Lain-lain sebabnya, kok. Singkawang masalah etnis, Situbondo dan Tasikmalaya itu soal salah pengertian antarumat beragama, yang kemudian didorong timbulnya oleh kondisi sosial yang tidak menggembirakan, misalnya kesenjangan sosial. Tapi, kita juga harus hati-hati, kesenjangan sosial bukan satu-satunya penyebab. Kenapa itu tidak muncul di kota-kota besar? Karena, kesenjangan sosial terjadi paling nyata dan mencolok itu kan di kota-kota besar. Jadi, sebabnya itu sangat rumit, tidak bisa dilihat satu sebab saja. Isu kesenjangan sosial memang ada dipakai. Tapi, karena lemahnya kesadaran agama yang betul-betul dan besarnya kesenjangan sosial, dua-duanya lalu dicampur. Yang nyampur kan ada toh, gini, lo, maksudnya.
Benarkah itu karena peran Darul Islam (DI)/Tentara Islam Islam (TII) seperti dituduhkan Soedomo?
Ah. itu tanya saja Pak Domo, jangan tanya saya. Tapi, untuk mencegah terulangnya peristiwa itu perlu dikembangkan saling pengertian antarumat beragama yang lebih utuh.
Tapi, soal DI/TII, apakah memang masih ada?
Kalau secara pemikiran, kalau Islam harus eksklusif, masih ada memang pemikiran itu.
Sekjen Pergerakan Mahasiswa Islam Indonesia (PMII), yang berada di lingkungan NU, mengaku ada warganya yang terlibat kasus Tasikmalaya….
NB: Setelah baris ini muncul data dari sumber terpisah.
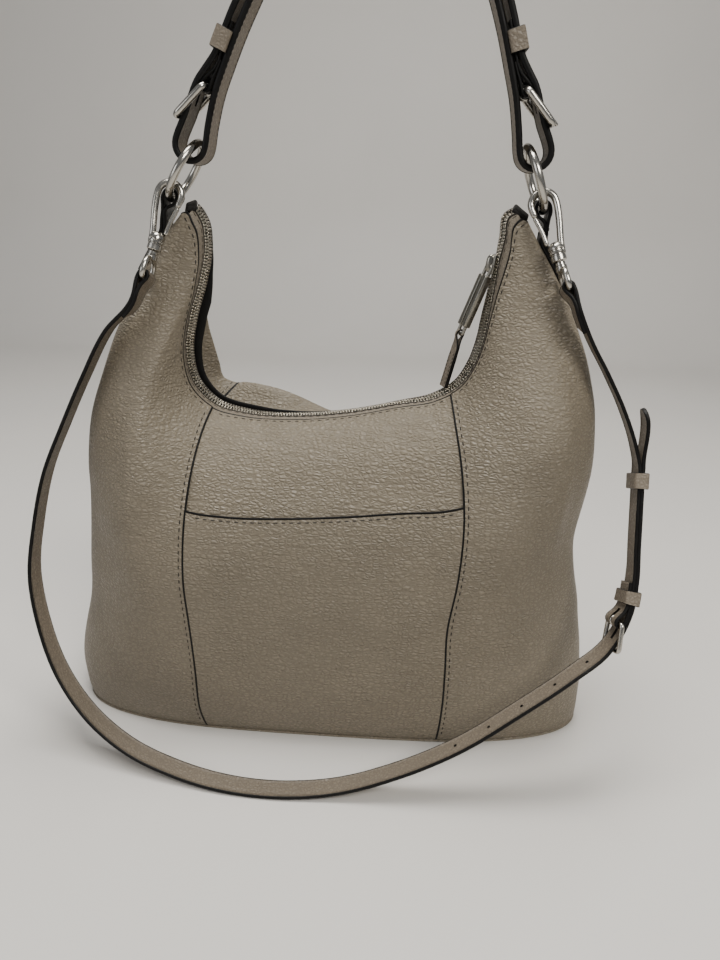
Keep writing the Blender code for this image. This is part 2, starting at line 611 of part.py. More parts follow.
# ---- crossbody strap ----------------------------------------------------------------------------------
hooks = []
for k, slant in enumerate(HOOK_SLANT):
    foot = np.array([RING_FOOT_X[k], 0, RING_FOOT_Z[k]])
    sign = 1 if k == 0 else -1
    up = np.array([sign * math.sin(RING_LEAN[k]), 0, math.cos(RING_LEAN[k])])
    rise = RING_R - math.sqrt(RING_R ** 2 - HOOK_Y ** 2)
    top = foot + up * rise + np.array([0, HOOK_Y, 6.4 * MM])
    top[2] = AXIS_Z - 6.2 * MM
    s, d = math.radians(slant), math.radians(HOOK_TIP)
    down = unit([math.sin(s), -math.sin(d), -math.cos(s) * math.cos(d)])
    w = unit(SY - down * down[1])
    centre = top + np.array([0, 0, -7 * MM])
    hooks.append(dict(down=down, w=w, x=np.cross(w, -down), top=centre - down * 7 * MM))
# the crossbody strap swings about the line through the tops of both hooks
CROSS_PIVOT = np.array([0, (hooks[0]["top"][1] + hooks[1]["top"][1]) / 2,
                        (hooks[0]["top"][2] + hooks[1]["top"][2]) / 2])


def in_hook(h, x, y, z):
    return h["top"] + h["x"] * x + h["w"] * y - h["down"] * z


EYE_FOOT = -57 * MM
BAR_X = 1.7 * MM
hang = CROSS_T / 2 + GAP + BAR_X
ends = []
for k, h in enumerate(hooks):
    bar_at = in_hook(h, 0, 0, EYE_FOOT)
    t = h["down"] if k == 0 else -h["down"]
    n = np.cross(h["w"], t)
    ends.append((bar_at, t, n))
n_r = 1.9 * MM + hang                     # the short strap lies just inside the long strap's line
start = ends[0][0] + ends[0][2] * hang
stop = ends[1][0] + ends[1][2] * n_r
run = [start, start + ends[0][1] * .014] + [np.array(q) for q in CROSS_RUN] \
    + [stop - ends[1][1] * .014, stop]
cross = Lay(run)
XL = cross.length


def nearest(lay, point):
    return float(lay.l[np.argmin(np.linalg.norm(lay.p - np.asarray(point), axis=1))])


X_HEEL = nearest(cross, (.1800, -.0710, .1140))
X_SLIDE = nearest(cross, (.1868, -.0405, .1960))
X_TIP = X_SLIDE + 42 * MM
left_eye = (stretch(25 * MM, 9 * MM, -1.9 * MM, step=.008) + stretch(9 * MM, 0, -1.9 * MM, -2 * hang, step=.003)[1:]
            + arc((0, -hang), hang, 270, 90, 9)[1:])
tail = stretch(0, X_SLIDE + 6 * MM, 0, step=.0125)[1:] \
    + stretch(X_SLIDE + 6 * MM, X_TIP, 0, 9.5 * MM, step=.006)[1:]
long_strap = node("crossbody_long_strap", *strip(cross, left_eye + tail, CROSS_HALF, CROSS_T), STRAP_RGB,
                  rough=.6, pivot=CROSS_PIVOT)
SLOT = 1.35 * MM
x_bar, x_pr = 1.5 * MM, .9 * MM
heel_n = -1.9 * MM - (CROSS_T / 2 + GAP + x_bar)
x_heel, x_far = (X_HEEL, heel_n), (X_HEEL - 15.5 * MM, CROSS_T / 2 + GAP + x_bar)
combine(long_strap, [lay_block(cross, X_HEEL - 11 * MM, X_HEEL + 3.5 * MM, -2 * MM, 2 * MM, SLOT)], "DIFFERENCE")
for k in range(5):
    l = X_HEEL - (32 + 24 * k) * MM
    hole = [[cross.at(l + 1.1 * MM * math.cos(a), n, 1.1 * MM * math.sin(a))
             for a in np.linspace(0, 2 * math.pi, 8, endpoint=False)] for n in (-2 * MM, 2 * MM)]
    combine(long_strap, [sweep(hole)], "DIFFERENCE")
x_r = x_bar + GAP + CROSS_T / 2
fold_line = (stretch(X_HEEL + 26 * MM, X_HEEL + 10 * MM, -3.8 * MM, step=.008)
             + stretch(X_HEEL + 10 * MM, X_HEEL, -3.8 * MM, heel_n - x_r, step=.0033)[1:]
             + arc(x_heel, x_r, 270, 90, 9)[1:]
             + stretch(X_HEEL, XL, -1.9 * MM, step=.0125)[1:]
             + arc((XL, -1.9 * MM - hang), hang, 90, -90, 9)[1:]
             + stretch(XL, XL - 9 * MM, -1.9 * MM - 2 * hang, -3.8 * MM, step=.003)[1:]
             + stretch(XL - 9 * MM, XL - 25 * MM, -3.8 * MM, step=.008)[1:])
short_strap = node("crossbody_short_strap", *strip(cross, fold_line, CROSS_HALF, CROSS_T), STRAP_RGB,
                   rough=.6, pivot=CROSS_PIVOT, parent=long_strap)
combine(short_strap, [lay_block(cross, X_HEEL - 6 * MM, X_HEEL + 8.5 * MM, -10 * MM, .5 * MM, 1.5 * MM)],
        "DIFFERENCE")
x_span = math.hypot(x_far[0] - x_heel[0], x_far[1] - x_heel[1])
xe = ((x_far[0] - x_heel[0]) / x_span, (x_far[1] - x_heel[1]) / x_span)
xf = (xe[1], -xe[0])
half = CROSS_HALF + .4 * MM + x_bar
pts = []
for a, b, c in ((1, 1, 0), (0, 1, 90), (0, -1, 180), (1, -1, 270)):
    for ang in np.linspace(c, c + 90, 4):
        r, k = math.radians(ang), 2.2 * MM
        along = (x_span - k if a else k) + k * math.cos(r)
        pts.append(cross.at(x_heel[0] + xe[0] * along, x_heel[1] + xe[1] * along, b * (half - k) + k * math.sin(r)))
node("crossbody_buckle", *wire(pts, x_bar, True), METAL_RGB, 1.0, .15, pivot=CROSS_PIVOT, parent=long_strap)
rr = x_bar + GAP + .2 * MM + x_pr
base = math.degrees(math.atan2(xf[1], xf[0]))
eye = arc(x_heel, rr, base - 285, base, 12)
if np.dot(np.subtract(eye[-1], eye[-2]), xe) < 0:
    eye = arc(x_heel, rr, base + 285, base, 12)
tip = [(x_heel[0] + xf[0] * rr + xe[0] * d, x_heel[1] + xf[1] * rr + xe[1] * d)
       for d in np.linspace(0, x_span + 1.8 * MM, 4)[1:]]
node("crossbody_prong", *wire([cross.at(a, b) for a, b in eye + tip], x_pr), METAL_RGB, 1.0, .15,
     pivot=cross.at(*x_heel), parent=long_strap)
node("crossbody_fixed_keeper", *band(cross, X_HEEL + 13 * MM, X_HEEL + 20 * MM, -4.9 * MM, 1.1 * MM,
                                     CROSS_HALF + .4 * MM, 1.1 * MM),
     STRAP_RGB, rough=.6, pivot=CROSS_PIVOT, parent=long_strap)
node("crossbody_sliding_keeper", *band(cross, X_SLIDE - 4 * MM, X_SLIDE + 4 * MM, -3.3 * MM, 1.3 * MM,
                                       CROSS_HALF + .4 * MM, 1.1 * MM),
     STRAP_RGB, rough=.6, pivot=cross.at(X_SLIDE), parent=long_strap)

for k, (h, name) in enumerate(zip(hooks, ("left", "right"))):
    side = 1 if k == 0 else -1          # the gate is on the side facing the bag
    # swivel eye
    eye_pts = []
    top_e, low_e, half_e = -46 * MM, EYE_FOOT, CROSS_HALF + .4 * MM + BAR_X
    for z, y in ((top_e, -2.2 * MM), (top_e - .8 * MM, -6.2 * MM), (top_e - 3.2 * MM, -8.8 * MM),
                 (top_e - 6 * MM, -half_e), (low_e + 1.6 * MM, -half_e), (low_e, -half_e + 1.4 * MM),
                 (low_e, half_e - 1.4 * MM), (low_e + 1.6 * MM, half_e), (top_e - 6 * MM, half_e),
                 (top_e - 3.2 * MM, 8.8 * MM), (top_e - .8 * MM, 6.2 * MM), (top_e, 2.2 * MM)):
        eye_pts.append(in_hook(h, 0, y, z))
    eye = node("hook_swivel_eye_" + name, *wire(eye_pts, BAR_X, True), METAL_RGB, 1.0, .15,
               pivot=CROSS_PIVOT, parent=long_strap)
    post = [[in_hook(h, r * math.cos(a), r * math.sin(a), z) for a in np.linspace(0, 2 * math.pi, 10, endpoint=False)]
            for z, r in ((top_e, 3.2 * MM), (-41.0 * MM, 3.2 * MM))]
    combine(eye, [sweep(post)], "UNION")
    # hook body: a tapered loop closing into its collar
    line = [(side * 6.6 * MM, -11.5 * MM)]
    line += [(side * x, z) for x, z in arc((0, -7 * MM), 7 * MM, 0, 180, 11)]
    line += [(-side * 6.6 * MM, -14 * MM), (-side * 5.2 * MM, -22 * MM), (-side * 3.6 * MM, -30 * MM),
             (-side * 3.0 * MM, -36 * MM)]
    hook = node("hook_" + name, *wire([in_hook(h, x, 0, z) for x, z in line], HOOK_WIRE), METAL_RGB, 1.0, .15,
                pivot=in_hook(h, 0, 0, -38 * MM), parent=long_strap)
    collar = [[in_hook(h, r * math.cos(a), r * math.sin(a) * (.8 if z > -33 * MM else 1), z)
               for a in np.linspace(0, 2 * math.pi, 12, endpoint=False)]
              for z, r in ((-40.7 * MM, 4.4 * MM), (-36 * MM, 4.4 * MM), (-34.4 * MM, 5.0 * MM),
                           (-31 * MM, 4.6 * MM))]
    combine(hook, [sweep(collar)], "UNION")
    g_r = 1.3 * MM
    gate_foot = (side * 4.3 * MM, -29.2 * MM)
    gate_line = [gate_foot, (side * 5.0 * MM, -22 * MM), (side * 6.3 * MM, -15.5 * MM), (side * 6.6 * MM, -14.0 * MM)]
    node("hook_gate_" + name, *wire([in_hook(h, x, 0, z) for x, z in gate_line], g_r), METAL_RGB, 1.0, .15,
         pivot=in_hook(h, gate_foot[0], 0, gate_foot[1]), parent=hook)

for _obj in bpy.data.objects:
    if "pivot" in _obj:
        del _obj["pivot"]
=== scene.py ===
"""Looks of the hobo bag: leather shell, zip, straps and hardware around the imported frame."""
import math
import bmesh
import bpy
import numpy as np
from mathutils import Matrix, Vector


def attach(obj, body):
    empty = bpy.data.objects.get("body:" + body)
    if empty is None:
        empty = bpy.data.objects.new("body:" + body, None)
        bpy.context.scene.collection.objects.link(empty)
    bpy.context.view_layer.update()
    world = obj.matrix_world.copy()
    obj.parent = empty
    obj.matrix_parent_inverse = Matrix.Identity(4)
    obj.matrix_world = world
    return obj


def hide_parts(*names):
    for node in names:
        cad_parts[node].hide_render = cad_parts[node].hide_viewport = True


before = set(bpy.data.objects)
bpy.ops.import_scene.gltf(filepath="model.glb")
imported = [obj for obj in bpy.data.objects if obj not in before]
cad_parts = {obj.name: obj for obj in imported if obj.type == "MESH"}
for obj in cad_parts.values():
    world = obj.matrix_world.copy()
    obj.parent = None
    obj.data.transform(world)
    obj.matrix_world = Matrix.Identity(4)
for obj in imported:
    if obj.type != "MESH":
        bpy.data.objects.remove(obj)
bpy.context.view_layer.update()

MM = 0.001
GAP = 0.3 * MM

# ---- bag body ------------------------------------------------------------------------------------
LEFT_SIDE = [(-.187, 0), (-.189, .030), (-.177, .085), (-.171, .140), (-.168, .185), (-.150, .249),
             (-.1245, .302), (-.1090, .326), (-.0955, .3430)]
RIGHT_SIDE = [(.180, 0), (.179, .035), (.1695, .095), (.161, .138), (.1645, .195), (.158, .248),
              (.1385, .295), (.1215, .323), (.1085, .3435)]
ZIP_LINE = [(-.0955, .3430), (-.0905, .3450), (-.0850, .3385), (-.0830, .3230), (-.0872, .3018),
            (-.0950, .2780), (-.0985, .2560), (-.0945, .2365), (-.0820, .2235), (-.0600, .2175),
            (-.0264, .2168), (.0069, .2207), (.0396, .2280), (.0620, .2335), (.0765, .2430),
            (.0845, .2570), (.0885, .2715), (.0905, .2865), (.0925, .3015), (.0945, .3165),
            (.0965, .3315), (.0985, .3450), (.1030, .3470), (.1085, .3435)]
SEAM_SHARE = (.328, .703)            # where the two vertical seams meet the zip, by share of its run
SEAM_FOOT = (-.0857, .0753)          # x of the two seams at the base
HALF_DEPTH, EDGE_DEPTH, PLAN_POWER = 66 * MM, 6.5 * MM, 2.75
LEATHER = 1.4 * MM
POCKET_TOP = .762                    # share of the panel's height
SEAM_GAP = .0009
PAINT = .8 * MM                      # painted edge, seen along the leather
STITCH_IN, STITCH_PITCH, STITCH_R = 2.6 * MM, 4.9 * MM, .40 * MM

# soft places in the leather: side (-1 front, 1 back), x, z, half sizes along and across, lean, rise (mm)
SLOUCH = [(-1, -.135, .215, .075, .016, 62, -2.6), (-1, -.110, .190, .080, .014, 55, 1.8),
          (-1, .118, .200, .070, .017, -66, -2.2), (-1, .000, .186, .080, .012, 3, -1.3),
          (-1, .010, .160, .090, .020, 2, 1.0), (-1, -.120, .070, .060, .020, 35, -1.6),
          (-1, .110, .060, .060, .020, -40, -1.5), (-1, .000, .040, .080, .025, 0, 1.2),
          (-1, -.150, .120, .050, .014, 80, -1.4), (-1, .140, .120, .050, .012, -80, -1.3),
          (1, .000, .160, .085, .020, 0, -2.0), (1, -.100, .120, .070, .018, 60, -1.8),
          (1, .110, .110, .070, .018, -50, 1.6), (1, .020, .070, .100, .020, -8, 1.5)]
# how far the back folds up behind the left corner: share of the zip's run, rise (mm)
FOLD_RISE = [(.10, 0), (.16, 11), (.22, 19), (.27, 17), (.31, 20), (.36, 25), (.42, 24), (.47, 15), (.53, 0)]
# along the zip (m from its left end): cut of the front leather below the crest (mm), lean of the band
# towards the front (degrees), and how far the back's black edge, edge paint and painted shade, stands up past
# the teeth (mm)
ZIP_DRAWN = .442
FRONT_CUT = [(0, 3.0), (.006, 5.0), (.012, 6.6), (.045, 7.2), (.085, 6.2), (.125, 5.2), (.150, 4.0),
             (.185, 1.4), (.270, 1.2), (.300, 3.2), (.325, 5.0), (.355, 5.8), (.385, 6.6), (.410, 9.0),
             (.425, 9.0), (.434, 6.0), (.442, 3.0)]
BACK_CUT = 1.2
BAND_LEAN = [(0, 26), (.02, 34), (.085, 40), (.130, 34), (.160, 14), (.19, 2), (.27, 2), (.300, 24),
             (.325, 42), (.360, 44), (.383, 30), (.400, 14), (.420, 14), (.442, 20)]
BACK_STAND = [(0, -1.2), (.035, -1), (.050, 1.2), (.068, 4.6), (.090, 4.4), (.117, 3.2), (.140, 2.3),
              (.175, 2.2), (.205, .1), (.230, -1), (.442, -1.5)]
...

La, enggak usah seperti itu kita juga sudah tahu. Tapi, di samping dia ada juga dari Himpunan Mahasiswa Islam, dari Yayasan Humanika, dari berbagai pihak, jangan lupa itu, dong. Saya tidak akan jawab siapa orang yang menggerakkan, saya tidak menyebut orang per orang.
Kerusuhan itu kan terjadi di kantung-kantung NU. Anda masih melihat ini sebagai upaya mendiskreditkan NU?
Ya, ya, betul, walaupun juga harus diteruskan, ya, bahwa itu terjadi di kalangan warga NU yang belum mencapai kesadaran diri. Dengan kata lain, saya menyatakan bahwa kondisi obyektifnya memang warga NU ada yang rawan, tapi itu juga karena disulut orang.
Berarti Operasi Naga Hijau seperti disinggung PW NU Jatim itu memang ada…..
Saya enggak mau ngomong banyak. Ya, saya belum tanya PW NU Jatim.
Tapi, kira-kira sumbernya dari mana, Gus?
Kalau saya, sih, gampang aja: ngomong gitu aja, kok, ada yang kebakaran jenggot.
Sebetulnya apakah ada Operasi Naga Hijau dan Naga Merah itu, apa benar ABRI berada di belakangnya?
Oh, ndak. Penyelamatan siamang dulu itu namanya juga operasi (wartawan pun tertawa).
Apakah statemen PW NU Jatim itu sepengetahuan Anda?
Oh, ndak, itu bukan statemen, itu keterangan ketuanya.
Apakah NU membentuk tim pencari fakta di daerah-daerah itu?
Ndak ndak. PMII buat laporan kan sudah cukup.
Lalu, siapa yang Anda maksud dengan orang-orang yang menggerakkan kerusuhan tapi dibiarkan oleh petugas keamanan?
Ya, enggak usahlah disebut.
Kalau PMII terlibat…..
PMII tidak terlibat, perorangan warganya ada yang terlibat karena digosok-gosok orang lain, karena diongkosi orang lain. Ya biar aja, nanti negara yang akan mengambil tindakan kepada mereka.